### Given task
Write out the records below once more, exactly as they stand.

### Working data
───
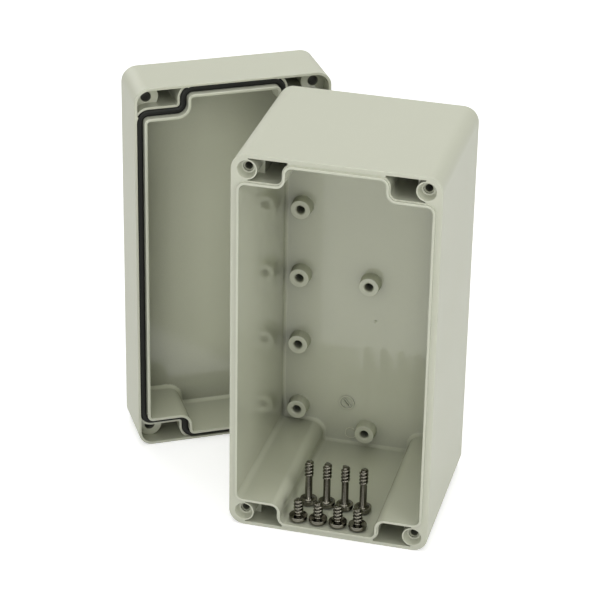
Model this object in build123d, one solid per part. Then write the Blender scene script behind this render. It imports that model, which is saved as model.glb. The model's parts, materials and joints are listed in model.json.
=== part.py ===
from build123d import *
import os
from math import cos, radians, sin

# A screw-down plastic project box, standing open on one short end.
# The base faces -Y, the lid stands free behind it, and the loose screws wait inside.
# Lengths are in millimetres. The origin is the middle of the base's foot, with +Z up.
# Each moulding is drawn with its mouth up (+Z), its width on X, its length on Y and
# its rim in the plane Z = 0, and is then stood up on one end.

# Overall sizes
box_width = 80.0
box_length = 160.0
base_depth = 68.5
lid_depth = 25.0
corner_radius = 6.2
side_lean = 0.3
back_edge_radius = 1.0
rim_edge_radius = 0.3

# The wall between the outside and the sealed room, stepped in round each corner screw.
# The bay is the clear width between the two corner recesses at one end. The open pockets
# beside the screws run pocket_tail past the recess, into the corner of the bay.
wall = 3.4
bay_width = 38.0
recess_length = 12.0
recess_outer_radius = 4.0
recess_inner_radius = 2.5
screw_inset = 6.0
block_width = 11.0
pocket_tail = 0.6

# Base
base_floor = 2.8
base_room_draft = 0.8
base_floor_corner = 2.0
base_floor_fillet = 1.5
ridge_height = 1.0
ridge_width = 1.0
ridge_edge_radius = 0.2
base_skin = 1.5
base_inner_wall = 1.5
base_pocket_floor = 3.0
base_pocket_start = 6.5
base_block_drop = 8.2
screw_boss_diameter = 8.2
boss_rim = 0.5
dish_depth = 3.0
dish_diameter = 5.2
step_depth = 3.8
step_diameter = 4.0
pilot_diameter = 2.9
pilot_depth = 24.0
wall_hole_diameter = 4.5

# Bosses on the base's floor, for a mounting plate
plate_boss_height = 5.0
plate_boss_diameter = 8.1
plate_boss_root = 8.7
plate_boss_edge_radius = 0.3
plate_pilot_diameter = 3.4
plate_pilot_mouth = 4.3
plate_pilot_lead = 0.6
plate_pilot_depth = 6.0
plate_column_spread = 57.5
plate_row_pitch = 30.3
plate_rows = 5
plate_middle_spread = 136.0

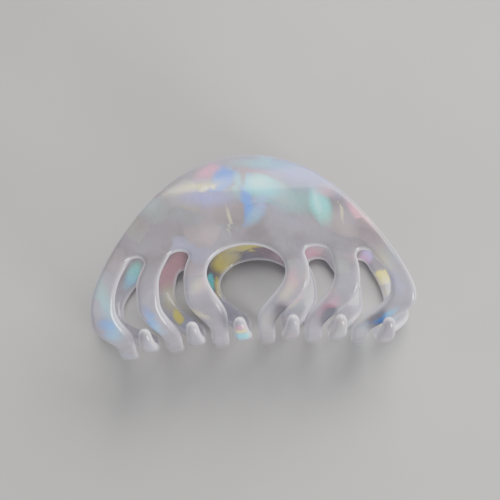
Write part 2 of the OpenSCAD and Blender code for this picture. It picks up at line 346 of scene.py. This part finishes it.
def make_jaw(name, matrix):
    """The jaw as one sheet whose edges are tumbled to a full round."""
    half = SHEET / 2
    outline = evenly_spaced(jaw_outline(), OUTLINE_SPACING)
    normals = inward(outline)
    turns = steps(0, math.pi / 2, EDGE_STEPS)
    loops = [outline + normals * half * (1 - math.cos(a)) for a in turns]
    inner = loops[-1]
    flat = np.vstack([inner, inside_points(inner, INSIDE_SPACING, INSIDE_MARGIN)])
    count = len(outline)

    sheet_points = [(*p, 0) for p in outline]
    for loop, turn in zip(loops[1:], turns[1:]):
        sheet_points += [(*p, half * math.sin(turn)) for p in loop]
    front_inner = len(sheet_points) - count
    sheet_points += [(*p, half) for p in flat[count:]]
    front_count = len(sheet_points)
    sheet_points += [(x, s, -out) for x, s, out in sheet_points[count:]]
    back_shift = front_count - count

    faces = []
    for ring in range(len(loops) - 1):
        for k in range(count):
            n = (k + 1) % count
            quad = [ring * count + k, ring * count + n, (ring + 1) * count + n, (ring + 1) * count + k]
            faces.append(quad)
            faces.append([v if v < count else v + back_shift for v in reversed(quad)])
    triangles = delaunay_2d_cdt([Vector(p) for p in flat], [], [list(range(count))], 1, 1e-5)
    origins = [o[0] for o in triangles[3]]
    for triangle in triangles[2]:
        front = [front_inner + origins[v] for v in triangle]
        faces.append(front)
        faces.append([v + back_shift for v in reversed(front)])

    piece = new_piece(name, [bent(*p) for p in sheet_points], faces, LYING @ matrix)
    in_cm = piece.data.attributes.new("sheet_cm", "FLOAT_VECTOR", "POINT")
    in_cm.data.foreach_set("vector", (np.array(sheet_points) / 10).ravel())
    return piece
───
### Result below
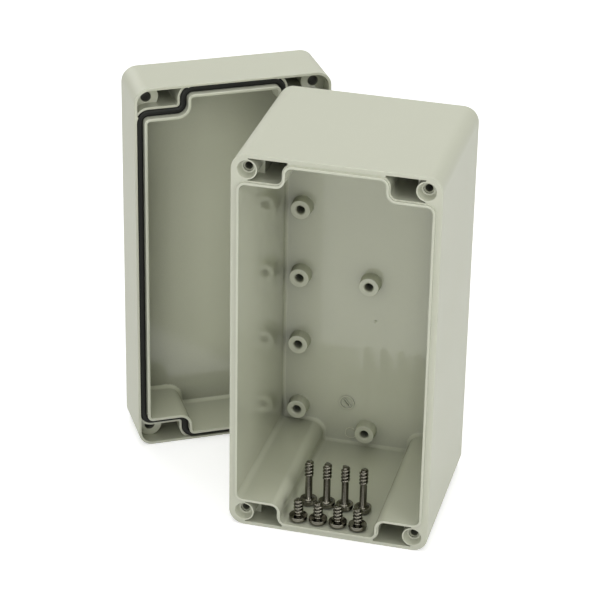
Model this object in build123d, one solid per part. Then write the Blender scene script behind this render. It imports that model, which is saved as model.glb. The model's parts, materials and joints are listed in model.json.
=== part.py ===
from build123d import *
import os
from math import cos, radians, sin

# A screw-down plastic project box, standing open on one short end.
# The base faces -Y, the lid stands free behind it, and the loose screws wait inside.
# Lengths are in millimetres. The origin is the middle of the base's foot, with +Z up.
# Each moulding is drawn with its mouth up (+Z), its width on X, its length on Y and
# its rim in the plane Z = 0, and is then stood up on one end.

# Overall sizes
box_width = 80.0
box_length = 160.0
base_depth = 68.5
lid_depth = 25.0
corner_radius = 6.2
side_lean = 0.3
back_edge_radius = 1.0
rim_edge_radius = 0.3

# The wall between the outside and the sealed room, stepped in round each corner screw.
# The bay is the clear width between the two corner recesses at one end. The open pockets
# beside the screws run pocket_tail past the recess, into the corner of the bay.
wall = 3.4
bay_width = 38.0
recess_length = 12.0
recess_outer_radius = 4.0
recess_inner_radius = 2.5
screw_inset = 6.0
block_width = 11.0
pocket_tail = 0.6

# Base
base_floor = 2.8
base_room_draft = 0.8
base_floor_corner = 2.0
base_floor_fillet = 1.5
ridge_height = 1.0
ridge_width = 1.0
ridge_edge_radius = 0.2
base_skin = 1.5
base_inner_wall = 1.5
base_pocket_floor = 3.0
base_pocket_start = 6.5
base_block_drop = 8.2
screw_boss_diameter = 8.2
boss_rim = 0.5
dish_depth = 3.0
dish_diameter = 5.2
step_depth = 3.8
step_diameter = 4.0
pilot_diameter = 2.9
pilot_depth = 24.0
wall_hole_diameter = 4.5

# Bosses on the base's floor, for a mounting plate
plate_boss_height = 5.0
plate_boss_diameter = 8.1
plate_boss_root = 8.7
plate_boss_edge_radius = 0.3
plate_pilot_diameter = 3.4
plate_pilot_mouth = 4.3
plate_pilot_lead = 0.6
plate_pilot_depth = 6.0
plate_column_spread = 57.5
plate_row_pitch = 30.3
plate_rows = 5
plate_middle_spread = 136.0

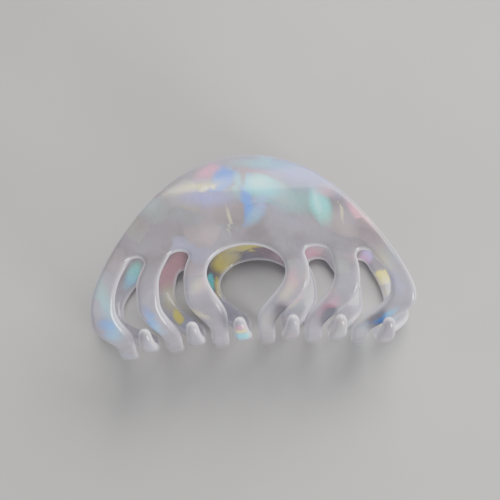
Write part 2 of the OpenSCAD and Blender code for this picture. It picks up at line 346 of scene.py. This part finishes it.
def make_jaw(name, matrix):
    """The jaw as one sheet whose edges are tumbled to a full round."""
    half = SHEET / 2
    outline = evenly_spaced(jaw_outline(), OUTLINE_SPACING)
    normals = inward(outline)
    turns = steps(0, math.pi / 2, EDGE_STEPS)
    loops = [outline + normals * half * (1 - math.cos(a)) for a in turns]
    inner = loops[-1]
    flat = np.vstack([inner, inside_points(inner, INSIDE_SPACING, INSIDE_MARGIN)])
    count = len(outline)

    sheet_points = [(*p, 0) for p in outline]
    for loop, turn in zip(loops[1:], turns[1:]):
        sheet_points += [(*p, half * math.sin(turn)) for p in loop]
    front_inner = len(sheet_points) - count
    sheet_points += [(*p, half) for p in flat[count:]]
    front_count = len(sheet_points)
    sheet_points += [(x, s, -out) for x, s, out in sheet_points[count:]]
    back_shift = front_count - count

    faces = []
    for ring in range(len(loops) - 1):
        for k in range(count):
            n = (k + 1) % count
            quad = [ring * count + k, ring * count + n, (ring + 1) * count + n, (ring + 1) * count + k]
            faces.append(quad)
            faces.append([v if v < count else v + back_shift for v in reversed(quad)])
    triangles = delaunay_2d_cdt([Vector(p) for p in flat], [], [list(range(count))], 1, 1e-5)
    origins = [o[0] for o in triangles[3]]
    for triangle in triangles[2]:
        front = [front_inner + origins[v] for v in triangle]
        faces.append(front)
        faces.append([v + back_shift for v in reversed(front)])

    piece = new_piece(name, [bent(*p) for p in sheet_points], faces, LYING @ matrix)
    in_cm = piece.data.attributes.new("sheet_cm", "FLOAT_VECTOR", "POINT")
    in_cm.data.foreach_set("vector", (np.array(sheet_points) / 10).ravel())
    return piece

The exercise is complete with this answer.